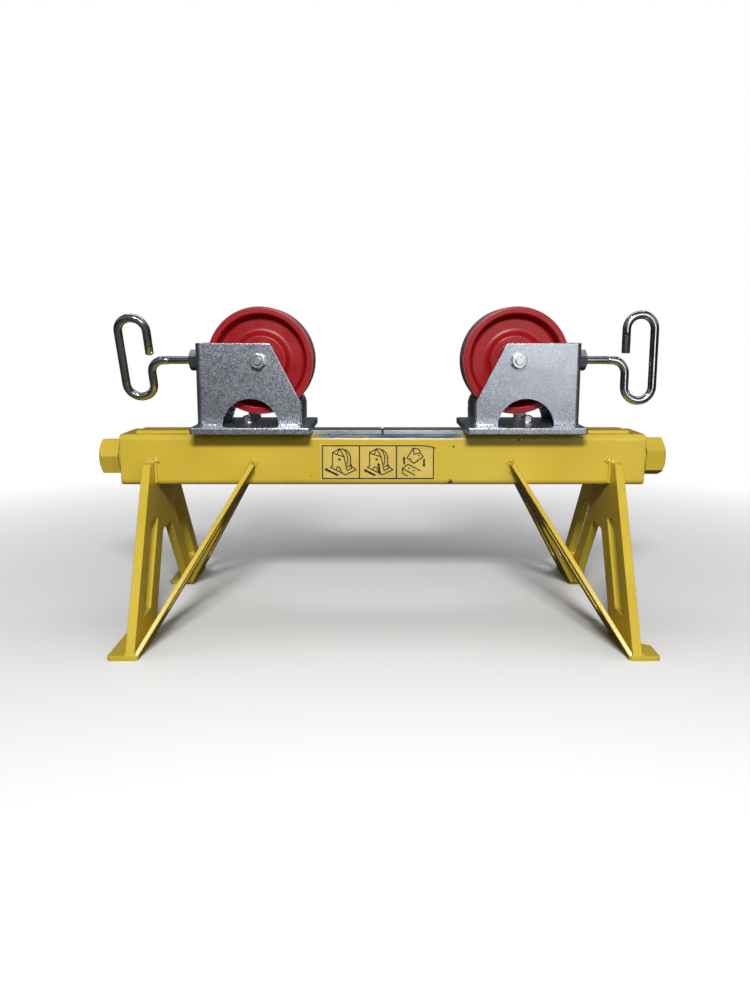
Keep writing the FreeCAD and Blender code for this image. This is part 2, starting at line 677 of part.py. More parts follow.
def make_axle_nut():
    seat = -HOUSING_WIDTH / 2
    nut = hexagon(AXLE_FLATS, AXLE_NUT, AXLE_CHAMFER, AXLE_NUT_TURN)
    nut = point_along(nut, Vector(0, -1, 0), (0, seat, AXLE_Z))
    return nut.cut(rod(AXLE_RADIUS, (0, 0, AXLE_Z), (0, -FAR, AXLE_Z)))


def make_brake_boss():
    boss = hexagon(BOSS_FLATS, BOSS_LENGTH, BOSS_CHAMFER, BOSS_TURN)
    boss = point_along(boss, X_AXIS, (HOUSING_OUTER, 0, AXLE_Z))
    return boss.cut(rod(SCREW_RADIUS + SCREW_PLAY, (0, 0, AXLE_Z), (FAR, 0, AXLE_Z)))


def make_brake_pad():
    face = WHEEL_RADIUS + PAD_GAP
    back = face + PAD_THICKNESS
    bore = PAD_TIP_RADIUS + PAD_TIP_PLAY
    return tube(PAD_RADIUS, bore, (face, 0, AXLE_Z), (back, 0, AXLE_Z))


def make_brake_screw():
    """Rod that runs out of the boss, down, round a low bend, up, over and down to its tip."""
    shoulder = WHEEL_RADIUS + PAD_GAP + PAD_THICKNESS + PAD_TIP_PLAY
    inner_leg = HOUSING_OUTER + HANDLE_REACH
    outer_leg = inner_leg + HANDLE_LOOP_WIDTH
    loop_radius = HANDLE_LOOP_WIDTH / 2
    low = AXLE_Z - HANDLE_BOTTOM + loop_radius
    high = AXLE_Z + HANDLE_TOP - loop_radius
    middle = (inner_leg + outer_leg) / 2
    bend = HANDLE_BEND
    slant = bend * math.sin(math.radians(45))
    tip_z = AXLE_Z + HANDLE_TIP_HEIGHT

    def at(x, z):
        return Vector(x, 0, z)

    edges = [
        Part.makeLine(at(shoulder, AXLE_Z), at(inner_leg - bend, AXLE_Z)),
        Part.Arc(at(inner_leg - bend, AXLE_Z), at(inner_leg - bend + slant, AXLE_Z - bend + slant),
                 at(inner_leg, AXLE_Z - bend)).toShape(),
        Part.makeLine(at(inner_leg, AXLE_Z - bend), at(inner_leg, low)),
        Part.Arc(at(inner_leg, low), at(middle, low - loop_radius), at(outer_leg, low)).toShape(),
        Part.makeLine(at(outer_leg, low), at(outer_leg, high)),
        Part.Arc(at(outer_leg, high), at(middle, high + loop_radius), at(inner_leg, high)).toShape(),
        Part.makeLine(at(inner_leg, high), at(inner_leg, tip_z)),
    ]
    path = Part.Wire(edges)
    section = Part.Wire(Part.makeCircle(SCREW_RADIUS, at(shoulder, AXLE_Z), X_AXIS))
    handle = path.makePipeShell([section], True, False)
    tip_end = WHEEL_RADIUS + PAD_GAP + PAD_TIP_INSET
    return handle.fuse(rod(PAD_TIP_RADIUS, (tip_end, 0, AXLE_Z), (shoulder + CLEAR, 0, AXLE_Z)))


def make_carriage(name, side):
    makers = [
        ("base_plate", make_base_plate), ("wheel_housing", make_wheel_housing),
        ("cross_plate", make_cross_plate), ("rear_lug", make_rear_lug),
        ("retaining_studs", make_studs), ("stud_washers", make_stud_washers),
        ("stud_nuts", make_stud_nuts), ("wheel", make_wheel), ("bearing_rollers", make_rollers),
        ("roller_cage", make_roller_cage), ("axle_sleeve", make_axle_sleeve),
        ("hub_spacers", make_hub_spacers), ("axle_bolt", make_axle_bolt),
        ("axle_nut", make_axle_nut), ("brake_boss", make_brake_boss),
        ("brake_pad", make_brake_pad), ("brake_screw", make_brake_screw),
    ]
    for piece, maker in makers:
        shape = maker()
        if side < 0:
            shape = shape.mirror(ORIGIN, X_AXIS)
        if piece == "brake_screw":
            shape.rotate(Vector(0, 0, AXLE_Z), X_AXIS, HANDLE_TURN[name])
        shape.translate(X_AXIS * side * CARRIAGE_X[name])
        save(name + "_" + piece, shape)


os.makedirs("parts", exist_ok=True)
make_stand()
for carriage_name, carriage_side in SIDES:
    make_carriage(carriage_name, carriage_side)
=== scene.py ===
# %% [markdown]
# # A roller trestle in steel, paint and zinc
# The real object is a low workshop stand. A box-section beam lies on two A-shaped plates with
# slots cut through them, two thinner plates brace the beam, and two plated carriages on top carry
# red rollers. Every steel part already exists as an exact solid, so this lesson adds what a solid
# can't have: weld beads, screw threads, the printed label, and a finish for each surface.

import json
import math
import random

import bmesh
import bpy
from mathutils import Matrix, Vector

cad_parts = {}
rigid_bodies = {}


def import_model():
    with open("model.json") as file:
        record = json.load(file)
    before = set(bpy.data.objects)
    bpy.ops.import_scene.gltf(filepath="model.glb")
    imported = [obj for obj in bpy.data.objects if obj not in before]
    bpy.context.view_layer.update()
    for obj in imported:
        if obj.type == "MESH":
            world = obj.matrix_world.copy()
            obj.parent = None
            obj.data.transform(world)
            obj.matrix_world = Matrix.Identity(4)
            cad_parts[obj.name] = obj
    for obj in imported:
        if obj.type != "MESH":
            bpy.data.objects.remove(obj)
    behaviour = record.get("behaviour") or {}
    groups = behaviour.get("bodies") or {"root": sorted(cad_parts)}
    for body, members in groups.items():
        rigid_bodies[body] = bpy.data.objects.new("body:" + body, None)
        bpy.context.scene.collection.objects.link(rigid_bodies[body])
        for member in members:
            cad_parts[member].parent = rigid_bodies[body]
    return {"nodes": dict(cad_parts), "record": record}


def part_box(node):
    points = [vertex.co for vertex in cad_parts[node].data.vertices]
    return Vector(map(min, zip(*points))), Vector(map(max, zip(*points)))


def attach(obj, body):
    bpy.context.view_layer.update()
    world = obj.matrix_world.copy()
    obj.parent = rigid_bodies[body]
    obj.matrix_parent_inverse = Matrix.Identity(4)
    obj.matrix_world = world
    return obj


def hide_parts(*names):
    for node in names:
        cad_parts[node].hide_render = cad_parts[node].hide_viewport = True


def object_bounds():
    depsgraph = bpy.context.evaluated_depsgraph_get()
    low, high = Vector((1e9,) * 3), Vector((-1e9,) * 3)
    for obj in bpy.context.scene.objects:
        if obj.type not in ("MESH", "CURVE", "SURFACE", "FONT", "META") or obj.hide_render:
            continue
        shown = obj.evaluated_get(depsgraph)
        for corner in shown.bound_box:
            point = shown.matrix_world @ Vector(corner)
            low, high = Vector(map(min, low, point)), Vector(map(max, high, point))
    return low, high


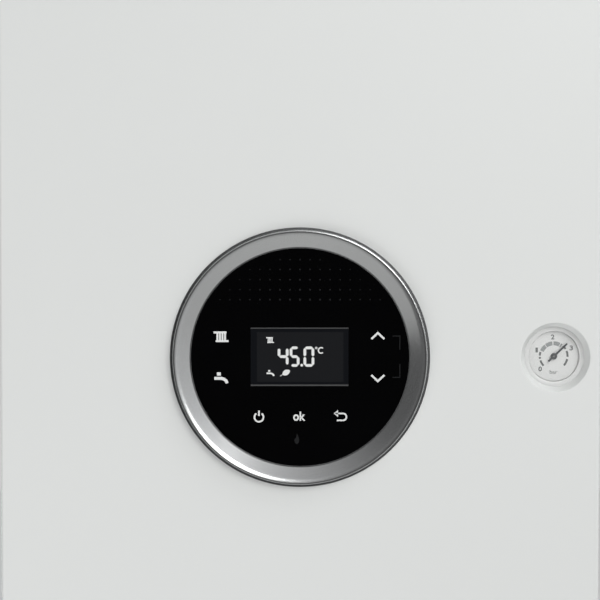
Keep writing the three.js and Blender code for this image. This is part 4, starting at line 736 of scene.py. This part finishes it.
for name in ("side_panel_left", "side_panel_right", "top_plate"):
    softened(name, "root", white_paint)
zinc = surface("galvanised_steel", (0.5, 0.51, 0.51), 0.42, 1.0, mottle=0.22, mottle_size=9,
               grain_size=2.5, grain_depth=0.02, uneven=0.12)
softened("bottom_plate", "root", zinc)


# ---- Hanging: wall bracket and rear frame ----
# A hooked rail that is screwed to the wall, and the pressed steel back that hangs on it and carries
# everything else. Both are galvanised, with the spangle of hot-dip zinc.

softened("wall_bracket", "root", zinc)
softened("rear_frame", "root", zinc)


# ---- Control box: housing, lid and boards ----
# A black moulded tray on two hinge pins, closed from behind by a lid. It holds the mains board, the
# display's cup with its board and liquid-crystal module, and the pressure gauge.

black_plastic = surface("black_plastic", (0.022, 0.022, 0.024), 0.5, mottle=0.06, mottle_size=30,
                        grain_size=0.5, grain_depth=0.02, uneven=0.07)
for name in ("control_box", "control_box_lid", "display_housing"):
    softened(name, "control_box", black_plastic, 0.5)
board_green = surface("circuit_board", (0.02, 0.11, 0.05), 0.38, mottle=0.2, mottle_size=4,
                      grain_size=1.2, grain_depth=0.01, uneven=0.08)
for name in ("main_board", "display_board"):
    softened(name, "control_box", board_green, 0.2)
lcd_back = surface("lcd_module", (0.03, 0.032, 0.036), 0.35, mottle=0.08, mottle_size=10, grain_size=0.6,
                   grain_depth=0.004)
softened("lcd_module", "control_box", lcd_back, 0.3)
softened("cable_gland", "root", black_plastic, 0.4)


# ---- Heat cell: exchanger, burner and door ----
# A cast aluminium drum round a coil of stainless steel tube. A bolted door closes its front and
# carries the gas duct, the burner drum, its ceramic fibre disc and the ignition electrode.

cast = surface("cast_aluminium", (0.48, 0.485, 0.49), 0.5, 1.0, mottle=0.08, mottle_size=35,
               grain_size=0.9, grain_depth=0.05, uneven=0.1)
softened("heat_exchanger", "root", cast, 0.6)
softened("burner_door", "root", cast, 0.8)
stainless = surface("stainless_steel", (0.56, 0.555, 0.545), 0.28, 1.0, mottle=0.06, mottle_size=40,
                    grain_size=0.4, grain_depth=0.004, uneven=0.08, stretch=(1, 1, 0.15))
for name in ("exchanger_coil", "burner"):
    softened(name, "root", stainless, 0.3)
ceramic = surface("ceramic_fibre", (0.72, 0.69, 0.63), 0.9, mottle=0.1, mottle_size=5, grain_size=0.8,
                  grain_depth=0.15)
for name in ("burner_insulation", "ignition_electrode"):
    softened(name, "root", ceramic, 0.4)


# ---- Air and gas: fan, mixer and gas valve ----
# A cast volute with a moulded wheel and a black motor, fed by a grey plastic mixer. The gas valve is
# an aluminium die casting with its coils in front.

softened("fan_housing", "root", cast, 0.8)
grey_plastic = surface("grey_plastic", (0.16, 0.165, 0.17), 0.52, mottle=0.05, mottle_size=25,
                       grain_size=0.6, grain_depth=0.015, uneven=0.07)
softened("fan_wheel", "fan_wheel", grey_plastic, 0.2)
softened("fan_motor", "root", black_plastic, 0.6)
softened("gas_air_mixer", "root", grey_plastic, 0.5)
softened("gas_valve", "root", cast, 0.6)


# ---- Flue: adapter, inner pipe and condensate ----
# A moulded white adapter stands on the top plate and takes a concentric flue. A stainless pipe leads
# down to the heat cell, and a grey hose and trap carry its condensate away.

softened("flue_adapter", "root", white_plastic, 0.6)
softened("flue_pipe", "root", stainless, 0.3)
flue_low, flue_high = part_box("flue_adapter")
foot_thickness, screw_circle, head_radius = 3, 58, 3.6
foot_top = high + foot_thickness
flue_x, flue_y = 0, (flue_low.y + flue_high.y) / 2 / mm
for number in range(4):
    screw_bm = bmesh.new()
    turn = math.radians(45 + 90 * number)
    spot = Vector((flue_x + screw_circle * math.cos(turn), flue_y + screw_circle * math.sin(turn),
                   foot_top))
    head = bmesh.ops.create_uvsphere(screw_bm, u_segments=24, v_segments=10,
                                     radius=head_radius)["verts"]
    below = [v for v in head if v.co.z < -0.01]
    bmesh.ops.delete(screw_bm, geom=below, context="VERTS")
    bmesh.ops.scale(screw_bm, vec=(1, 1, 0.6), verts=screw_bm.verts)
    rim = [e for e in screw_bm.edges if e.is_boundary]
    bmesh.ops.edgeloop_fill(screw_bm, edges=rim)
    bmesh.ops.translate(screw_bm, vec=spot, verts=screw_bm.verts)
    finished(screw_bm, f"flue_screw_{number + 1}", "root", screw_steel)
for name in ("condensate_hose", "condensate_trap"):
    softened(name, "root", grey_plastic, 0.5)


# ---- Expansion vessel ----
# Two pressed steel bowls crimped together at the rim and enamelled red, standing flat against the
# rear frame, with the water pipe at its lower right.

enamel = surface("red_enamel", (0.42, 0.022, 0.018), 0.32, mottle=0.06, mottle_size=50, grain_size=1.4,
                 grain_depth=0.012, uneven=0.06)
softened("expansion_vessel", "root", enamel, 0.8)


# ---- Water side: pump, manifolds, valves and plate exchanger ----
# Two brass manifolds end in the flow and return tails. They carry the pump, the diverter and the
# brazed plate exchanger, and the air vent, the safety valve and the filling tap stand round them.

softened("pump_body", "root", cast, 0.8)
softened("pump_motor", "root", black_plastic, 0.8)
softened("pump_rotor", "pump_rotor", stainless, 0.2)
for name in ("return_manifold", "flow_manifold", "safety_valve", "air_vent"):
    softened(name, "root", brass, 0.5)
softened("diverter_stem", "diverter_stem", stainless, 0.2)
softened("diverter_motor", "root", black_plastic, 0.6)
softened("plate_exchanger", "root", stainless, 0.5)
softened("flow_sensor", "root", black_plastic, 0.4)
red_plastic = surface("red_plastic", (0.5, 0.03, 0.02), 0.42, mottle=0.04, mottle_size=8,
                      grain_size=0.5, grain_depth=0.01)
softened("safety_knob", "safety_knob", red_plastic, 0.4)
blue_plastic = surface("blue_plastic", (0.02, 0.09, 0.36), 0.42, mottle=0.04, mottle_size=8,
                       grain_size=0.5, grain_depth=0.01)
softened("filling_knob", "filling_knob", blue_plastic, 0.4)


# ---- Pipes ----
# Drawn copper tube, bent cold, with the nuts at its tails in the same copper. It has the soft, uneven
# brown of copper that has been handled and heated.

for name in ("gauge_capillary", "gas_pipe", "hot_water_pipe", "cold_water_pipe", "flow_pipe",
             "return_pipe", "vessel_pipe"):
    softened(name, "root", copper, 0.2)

● **OBJECTIVE**:
Print exactly, and only, the lines beginning at the top of the listing and ending at the line with "return Vector(x, 0, z)".

● **SOLUTION TO THIS EXERCISE**:
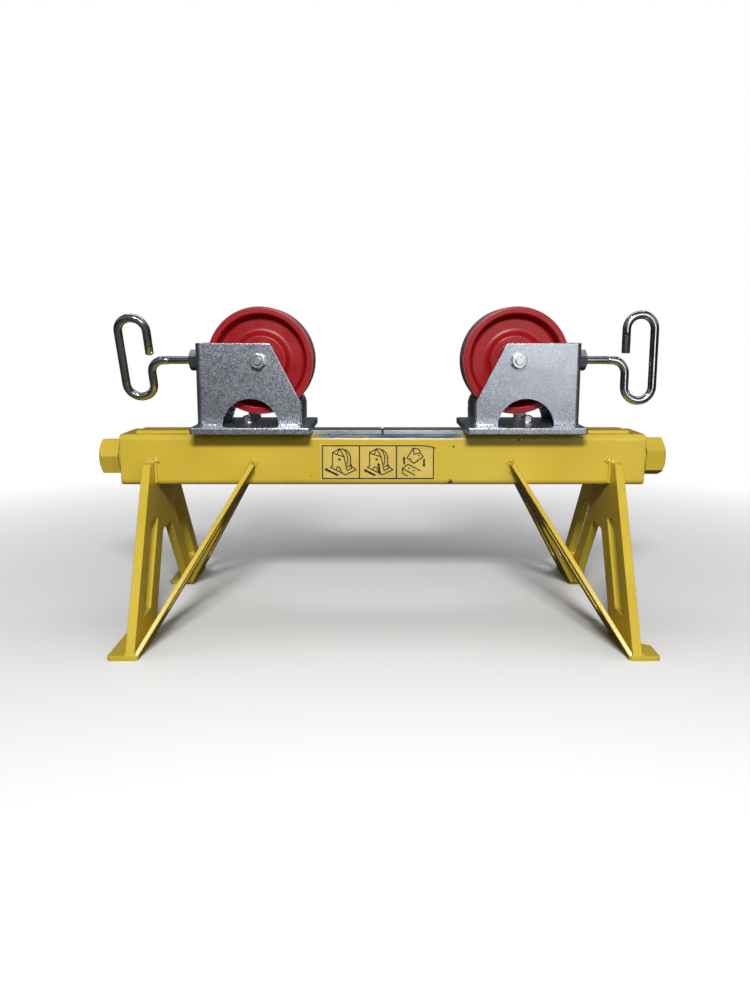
Keep writing the FreeCAD and Blender code for this image. This is part 2, starting at line 677 of part.py. More parts follow.
def make_axle_nut():
    seat = -HOUSING_WIDTH / 2
    nut = hexagon(AXLE_FLATS, AXLE_NUT, AXLE_CHAMFER, AXLE_NUT_TURN)
    nut = point_along(nut, Vector(0, -1, 0), (0, seat, AXLE_Z))
    return nut.cut(rod(AXLE_RADIUS, (0, 0, AXLE_Z), (0, -FAR, AXLE_Z)))


def make_brake_boss():
    boss = hexagon(BOSS_FLATS, BOSS_LENGTH, BOSS_CHAMFER, BOSS_TURN)
    boss = point_along(boss, X_AXIS, (HOUSING_OUTER, 0, AXLE_Z))
    return boss.cut(rod(SCREW_RADIUS + SCREW_PLAY, (0, 0, AXLE_Z), (FAR, 0, AXLE_Z)))


def make_brake_pad():
    face = WHEEL_RADIUS + PAD_GAP
    back = face + PAD_THICKNESS
    bore = PAD_TIP_RADIUS + PAD_TIP_PLAY
    return tube(PAD_RADIUS, bore, (face, 0, AXLE_Z), (back, 0, AXLE_Z))


def make_brake_screw():
    """Rod that runs out of the boss, down, round a low bend, up, over and down to its tip."""
    shoulder = WHEEL_RADIUS + PAD_GAP + PAD_THICKNESS + PAD_TIP_PLAY
    inner_leg = HOUSING_OUTER + HANDLE_REACH
    outer_leg = inner_leg + HANDLE_LOOP_WIDTH
    loop_radius = HANDLE_LOOP_WIDTH / 2
    low = AXLE_Z - HANDLE_BOTTOM + loop_radius
    high = AXLE_Z + HANDLE_TOP - loop_radius
    middle = (inner_leg + outer_leg) / 2
    bend = HANDLE_BEND
    slant = bend * math.sin(math.radians(45))
    tip_z = AXLE_Z + HANDLE_TIP_HEIGHT

    def at(x, z):
        return Vector(x, 0, z)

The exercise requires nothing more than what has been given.